### Source excerpt

┄┄┄┄┄┄┄┄┄┄┄┄┄┄┄┄┄┄┄┄

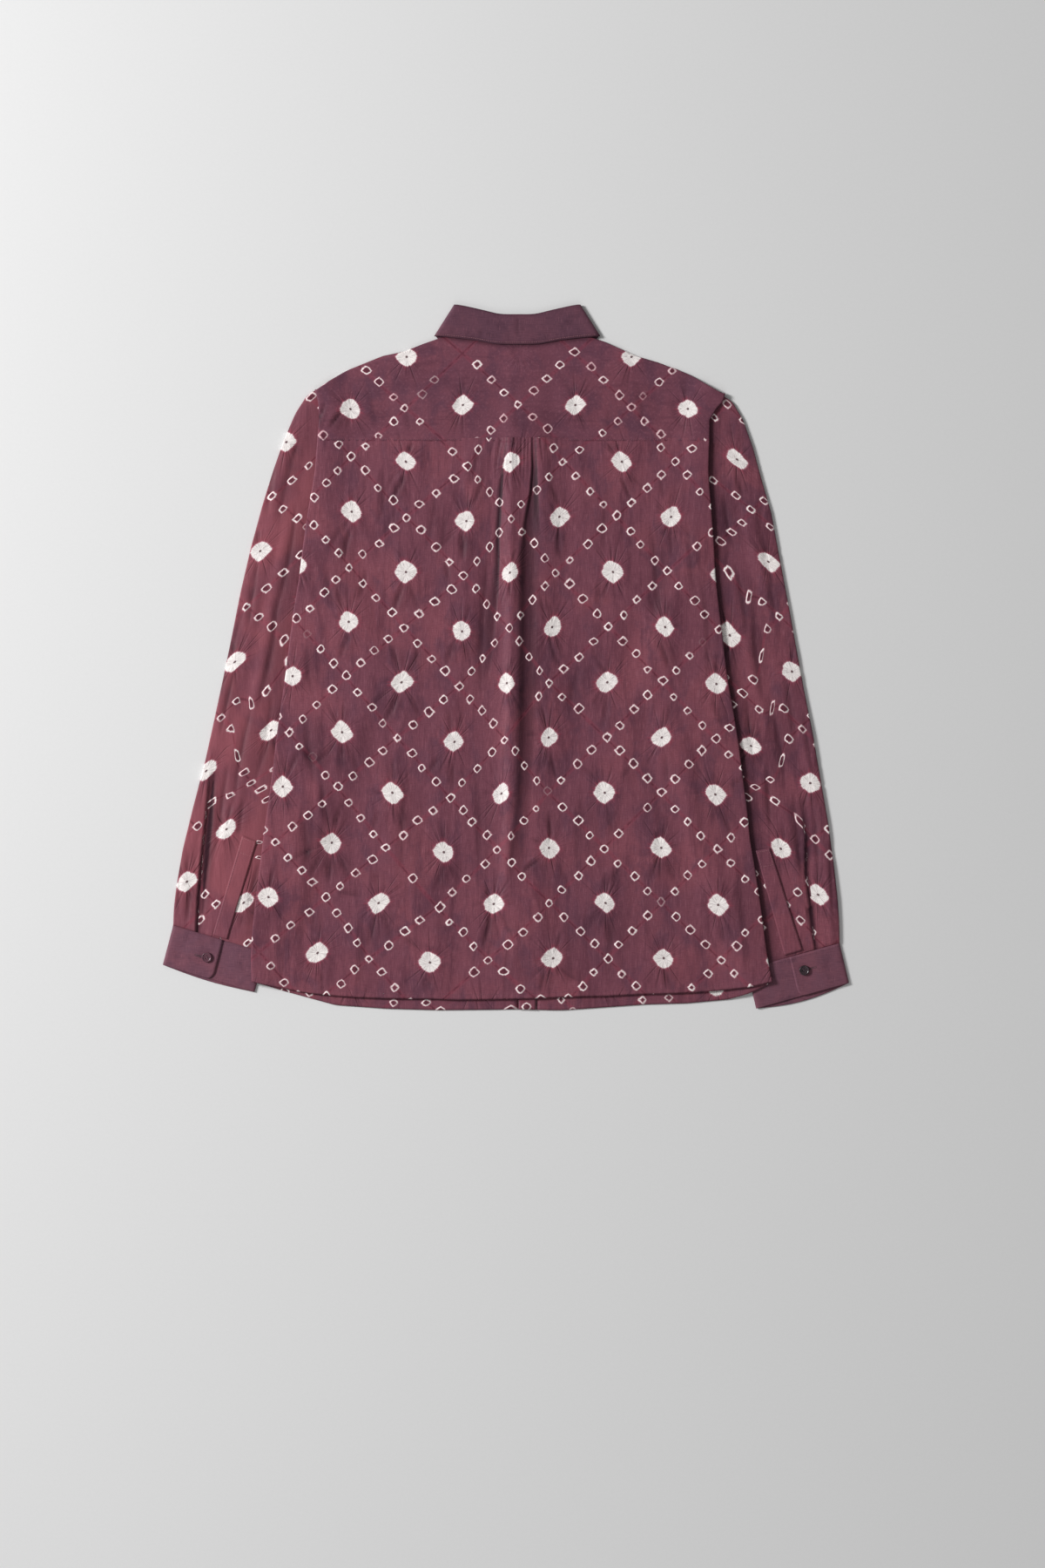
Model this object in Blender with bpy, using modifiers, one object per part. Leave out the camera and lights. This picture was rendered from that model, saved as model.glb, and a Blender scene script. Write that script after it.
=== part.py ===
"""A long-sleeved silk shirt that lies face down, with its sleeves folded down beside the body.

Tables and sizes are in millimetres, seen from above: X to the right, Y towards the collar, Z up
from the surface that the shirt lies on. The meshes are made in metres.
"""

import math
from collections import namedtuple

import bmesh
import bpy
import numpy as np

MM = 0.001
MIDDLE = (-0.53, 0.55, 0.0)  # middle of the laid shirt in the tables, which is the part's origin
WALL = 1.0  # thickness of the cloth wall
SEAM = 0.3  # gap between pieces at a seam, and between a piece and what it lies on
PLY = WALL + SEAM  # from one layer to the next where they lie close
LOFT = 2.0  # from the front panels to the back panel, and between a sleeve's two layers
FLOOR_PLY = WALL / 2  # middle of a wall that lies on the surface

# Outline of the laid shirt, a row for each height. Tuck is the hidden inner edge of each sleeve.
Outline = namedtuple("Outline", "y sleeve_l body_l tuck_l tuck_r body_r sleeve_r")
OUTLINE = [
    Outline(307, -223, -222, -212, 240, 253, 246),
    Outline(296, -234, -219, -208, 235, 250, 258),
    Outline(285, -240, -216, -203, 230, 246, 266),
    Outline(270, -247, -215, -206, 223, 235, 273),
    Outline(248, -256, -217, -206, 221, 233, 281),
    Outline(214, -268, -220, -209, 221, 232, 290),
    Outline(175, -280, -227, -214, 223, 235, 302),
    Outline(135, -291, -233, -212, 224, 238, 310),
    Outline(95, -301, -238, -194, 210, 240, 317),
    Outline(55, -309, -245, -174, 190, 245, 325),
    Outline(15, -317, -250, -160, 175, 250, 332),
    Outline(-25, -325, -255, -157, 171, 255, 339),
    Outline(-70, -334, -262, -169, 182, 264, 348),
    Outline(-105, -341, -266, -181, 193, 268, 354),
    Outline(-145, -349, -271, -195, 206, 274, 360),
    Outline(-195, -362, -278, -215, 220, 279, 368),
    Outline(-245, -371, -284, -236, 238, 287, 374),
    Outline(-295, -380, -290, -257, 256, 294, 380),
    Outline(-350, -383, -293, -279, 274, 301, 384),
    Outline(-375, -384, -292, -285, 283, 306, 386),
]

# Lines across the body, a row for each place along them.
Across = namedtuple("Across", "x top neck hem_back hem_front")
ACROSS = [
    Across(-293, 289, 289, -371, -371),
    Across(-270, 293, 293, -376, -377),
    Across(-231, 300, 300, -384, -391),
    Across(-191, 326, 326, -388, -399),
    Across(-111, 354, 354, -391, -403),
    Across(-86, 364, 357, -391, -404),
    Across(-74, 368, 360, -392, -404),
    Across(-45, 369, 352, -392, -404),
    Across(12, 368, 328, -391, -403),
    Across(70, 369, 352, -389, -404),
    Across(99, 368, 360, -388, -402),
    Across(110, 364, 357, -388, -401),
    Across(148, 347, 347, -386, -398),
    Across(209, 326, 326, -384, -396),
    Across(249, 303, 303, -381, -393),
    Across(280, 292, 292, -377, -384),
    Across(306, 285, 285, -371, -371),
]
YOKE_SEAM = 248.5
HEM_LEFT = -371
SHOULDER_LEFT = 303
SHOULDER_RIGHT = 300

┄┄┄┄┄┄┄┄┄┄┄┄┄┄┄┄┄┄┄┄

### Your goal
Write out, unaltered, the lines from the opening of the listing through the line that includes "FLOOR_PLY = WALL".

### Response below
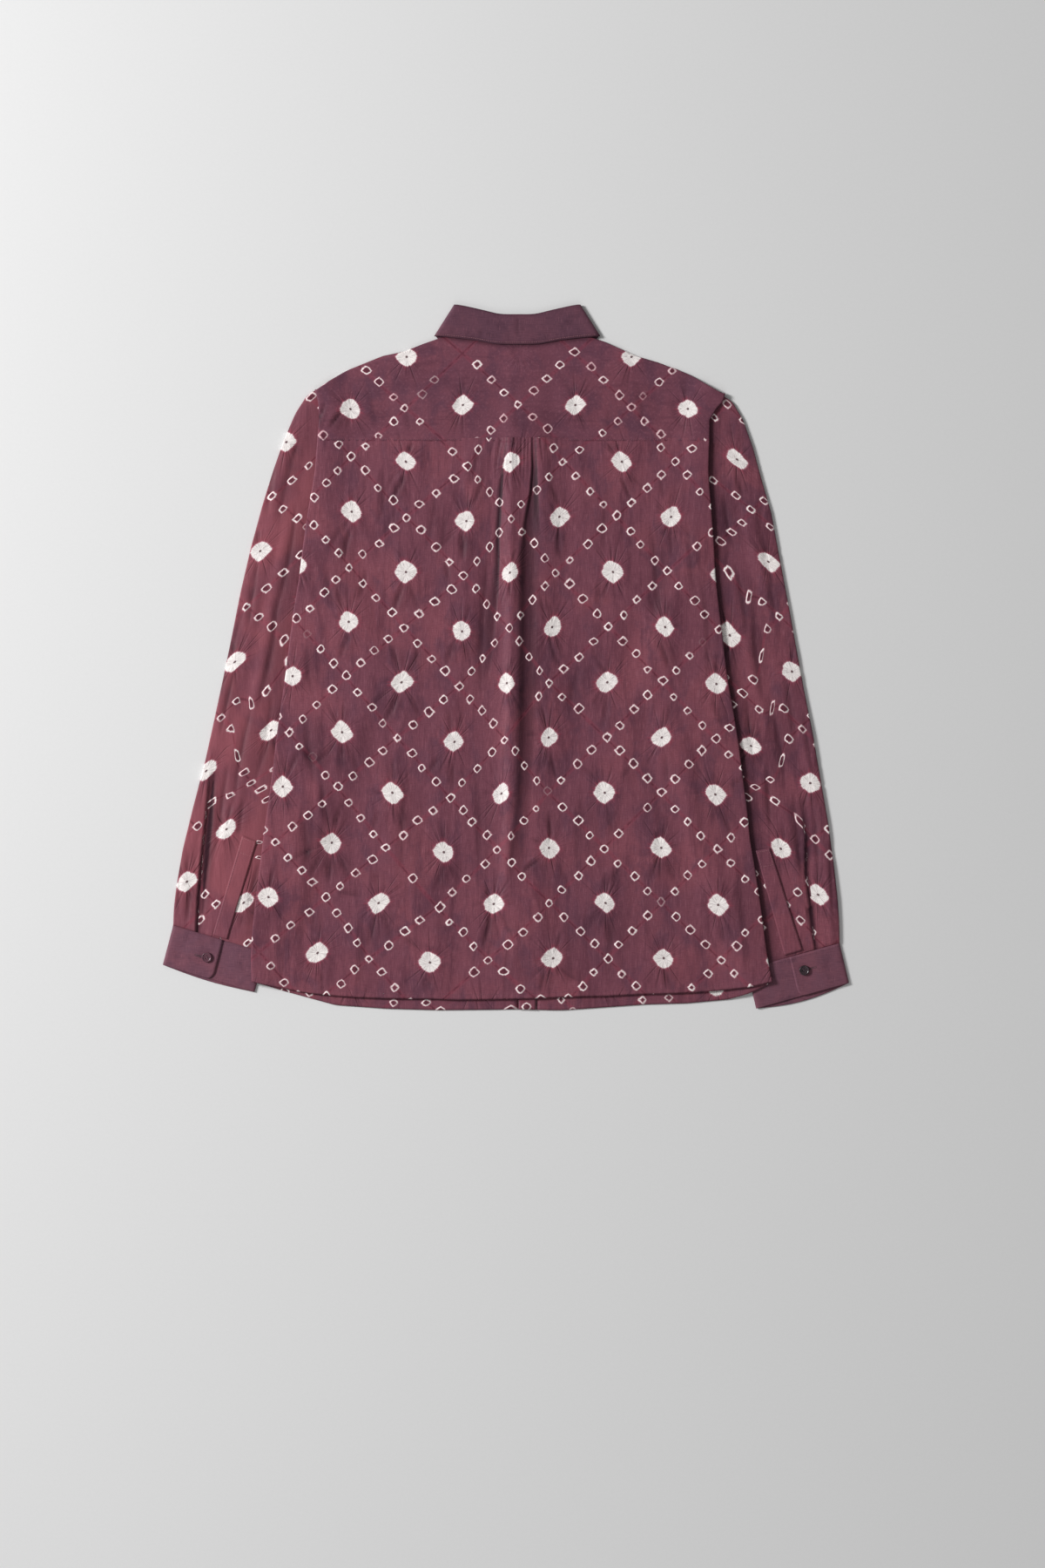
Model this object in Blender with bpy, using modifiers, one object per part. Leave out the camera and lights. This picture was rendered from that model, saved as model.glb, and a Blender scene script. Write that script after it.
=== part.py ===
"""A long-sleeved silk shirt that lies face down, with its sleeves folded down beside the body.

Tables and sizes are in millimetres, seen from above: X to the right, Y towards the collar, Z up
from the surface that the shirt lies on. The meshes are made in metres.
"""

import math
from collections import namedtuple

import bmesh
import bpy
import numpy as np

MM = 0.001
MIDDLE = (-0.53, 0.55, 0.0)  # middle of the laid shirt in the tables, which is the part's origin
WALL = 1.0  # thickness of the cloth wall
SEAM = 0.3  # gap between pieces at a seam, and between a piece and what it lies on
PLY = WALL + SEAM  # from one layer to the next where they lie close
LOFT = 2.0  # from the front panels to the back panel, and between a sleeve's two layers
FLOOR_PLY = WALL / 2  # middle of a wall that lies on the surface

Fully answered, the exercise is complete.